Write out, word for word, only the data from its first line to the line containing "from build123d import *".

## Collected material
= = = =

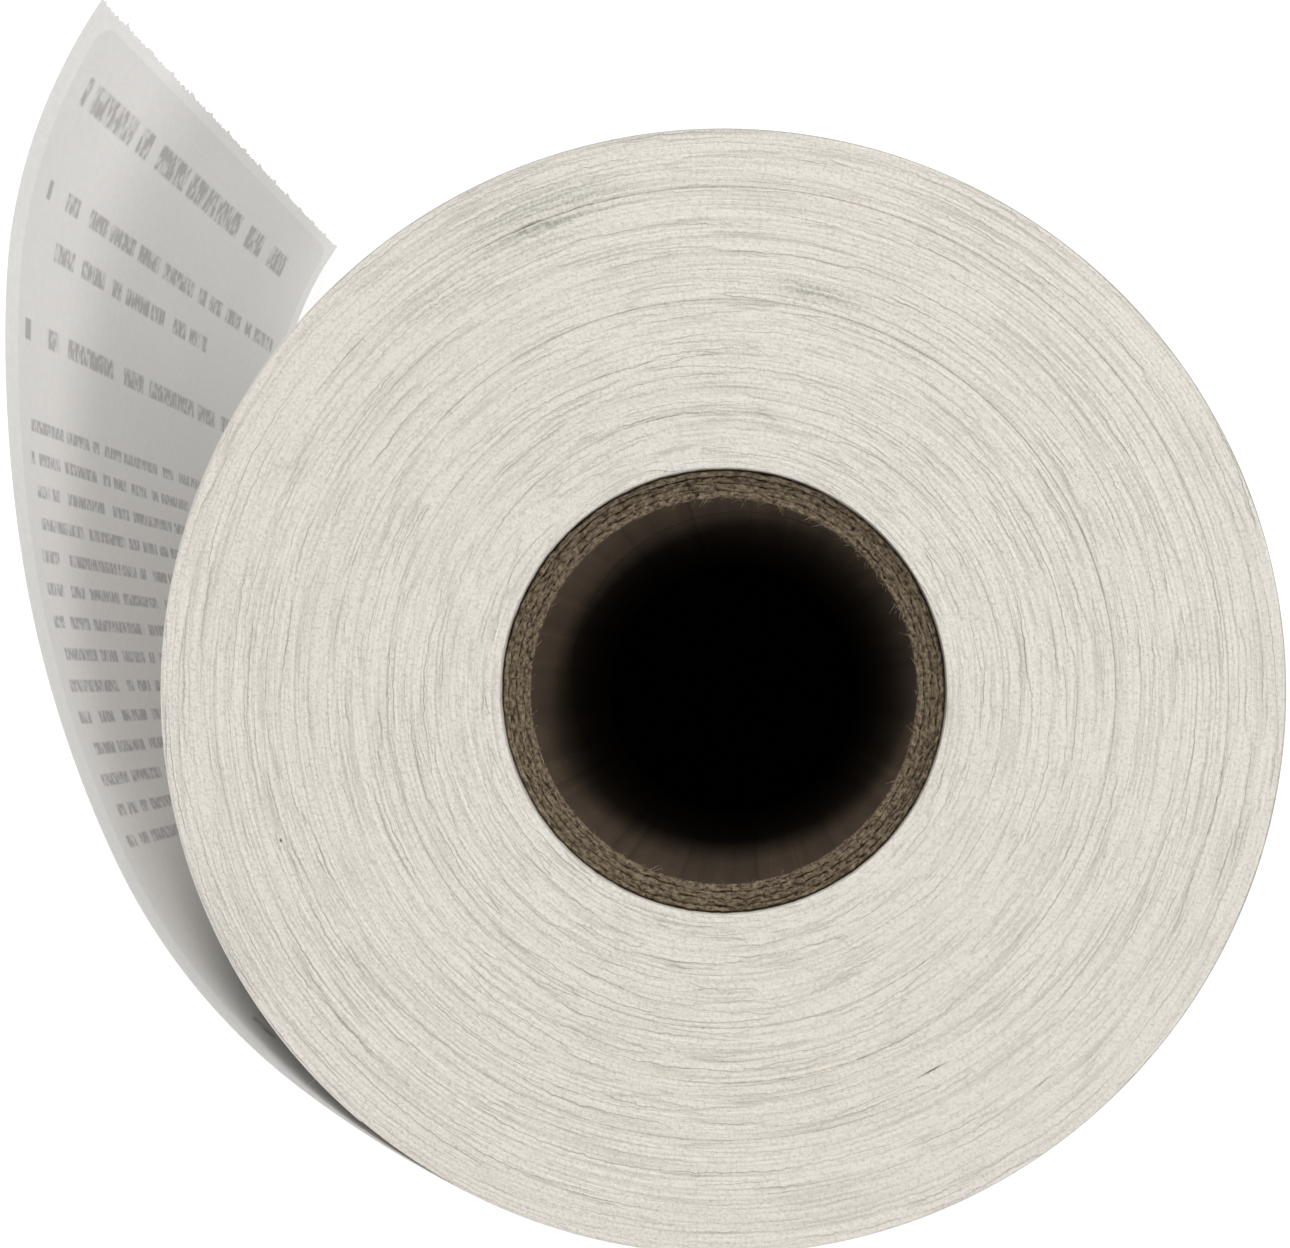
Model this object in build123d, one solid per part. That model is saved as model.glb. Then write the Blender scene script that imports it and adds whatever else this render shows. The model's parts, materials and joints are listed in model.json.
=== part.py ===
"""A roll of die-cut labels on a release liner, standing on its end, with a free tail.

The web is wound labels-out on a paperboard core. It runs clockwise off the roll, seen from above, as
a tail that still holds some of the roll's curl. Millimetres, +Z up along the core's axis. The origin
is on that axis at the roll's lower end.
"""

import os
from math import atan2, cos, degrees, radians, sin

from build123d import *

# --- the core: a paperboard tube of four plies
CORE_BORE_D = 50.8
CORE_WALL = 3.81
CORE_PLIES = ["core_inner_ply", "core_second_ply", "core_third_ply", "core_outer_ply"]
CORE_RECESS = 1.0  # the core's upper end lies this far below the web's edge
CORE_CRUSH = (0.4, 1.6)  # radial and axial size of the crushed rim at the core's upper end

# --- the strip that holds the web's first end to the core
TAPE_T = 0.10
TAPE_WIDTH = 19.0
TAPE_MARGIN = 8.0  # from each edge of the web

# --- the web
LINER_T = 0.08
LABEL_T = 0.10
LABEL_WIDTH = 101.6
LABEL_LENGTH = 152.4
SIDE_MARGIN = 3.2  # bare liner along each edge
LABEL_GAP = 3.2  # bare liner between two labels, with the perforation at its middle
LABEL_CORNER = 3.2

# --- the wound turns
ROLL_D = 147.0
TURN_CLEARANCE = 0.05  # between the outermost turn and those under it
BAND_STEPS = [0.1, 0.0, 0.2, 0.0, 0.15, 0.0]  # how far each band of turns lies below the web's edge
OUTER_TURN_SWEEP = 346.0  # the rest of the turn is tucked under the tail

# --- the tail: a stretch up to the perforation, then the lead label's stretches
LEAVES_AT = 243.9  # degrees round the roll
ROOT_LENGTH = 26.5
ROOT_BEND_R = 139.0
LEAD_BEND_RADII = [81.0, 144.0, 175.0, 70.0]  # from the perforation to the torn end
FLEX_GAP = 0.12  # between neighbouring stretches, so that they can turn
TORN_MARGIN = 2.4  # bare liner past the lead label's end
FLAP_LENGTH = 28.0  # the lead label's free end, which can be lifted


def tube(inner_r, outer_r, height):
    """A plain upright tube that stands on the ground."""
    return extrude(Circle(outer_r) - Circle(inner_r), height)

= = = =

## Expected output
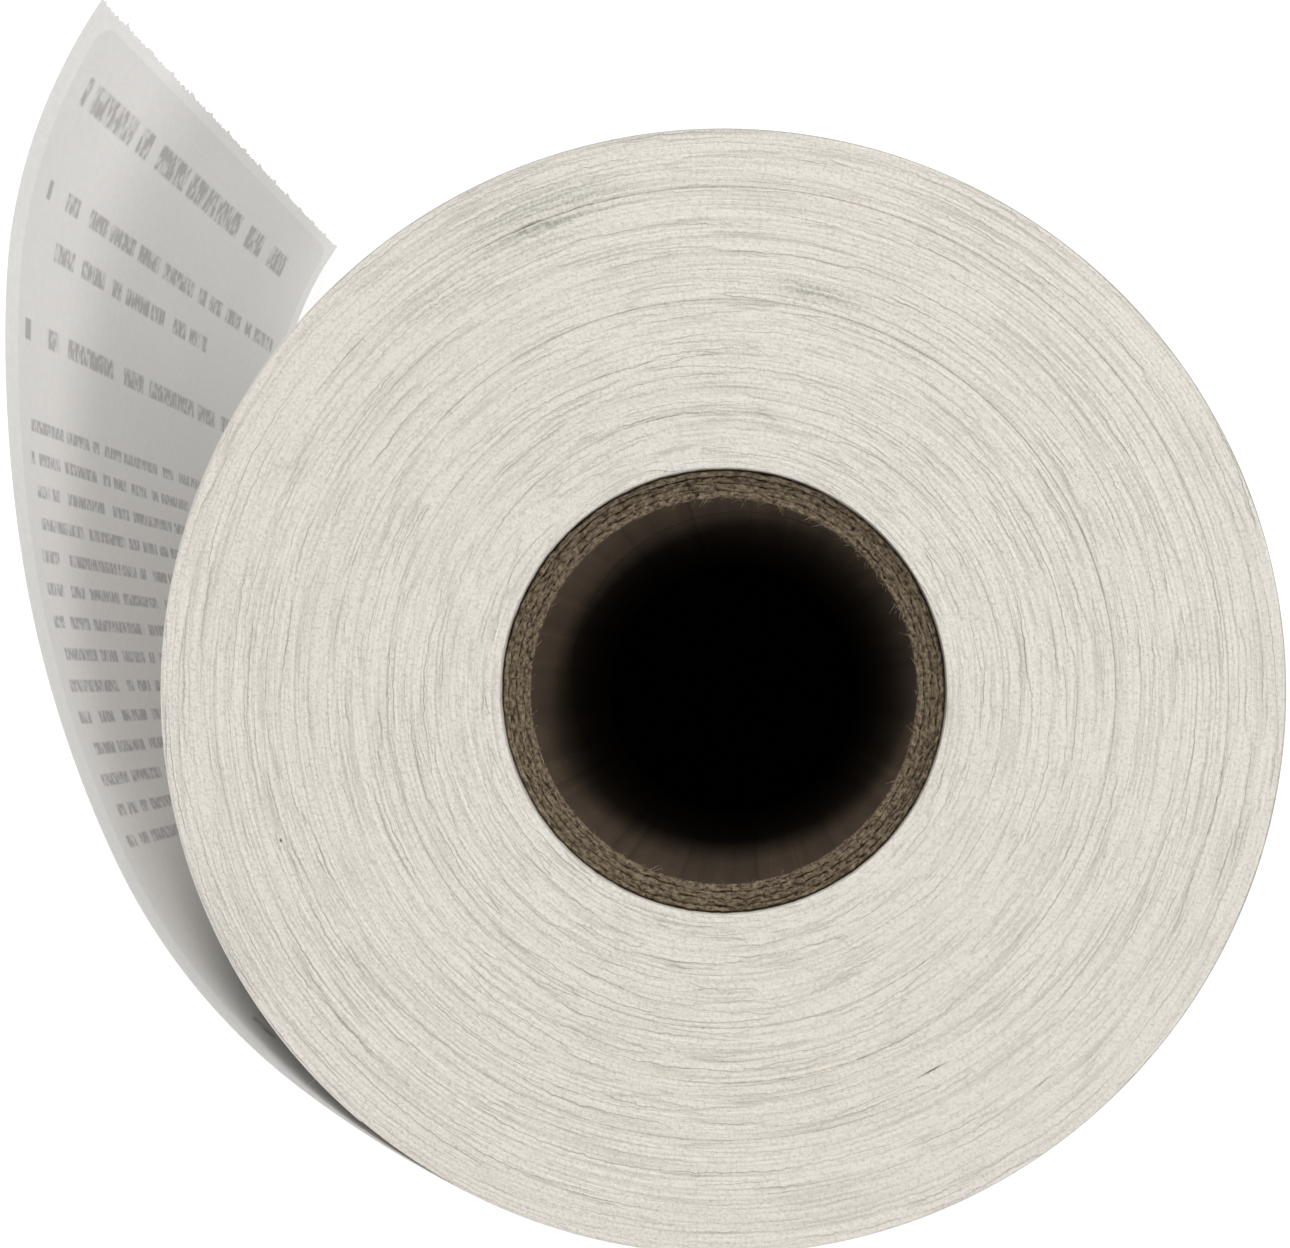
Model this object in build123d, one solid per part. That model is saved as model.glb. Then write the Blender scene script that imports it and adds whatever else this render shows. The model's parts, materials and joints are listed in model.json.
=== part.py ===
"""A roll of die-cut labels on a release liner, standing on its end, with a free tail.

The web is wound labels-out on a paperboard core. It runs clockwise off the roll, seen from above, as
a tail that still holds some of the roll's curl. Millimetres, +Z up along the core's axis. The origin
is on that axis at the roll's lower end.
"""

import os
from math import atan2, cos, degrees, radians, sin

from build123d import *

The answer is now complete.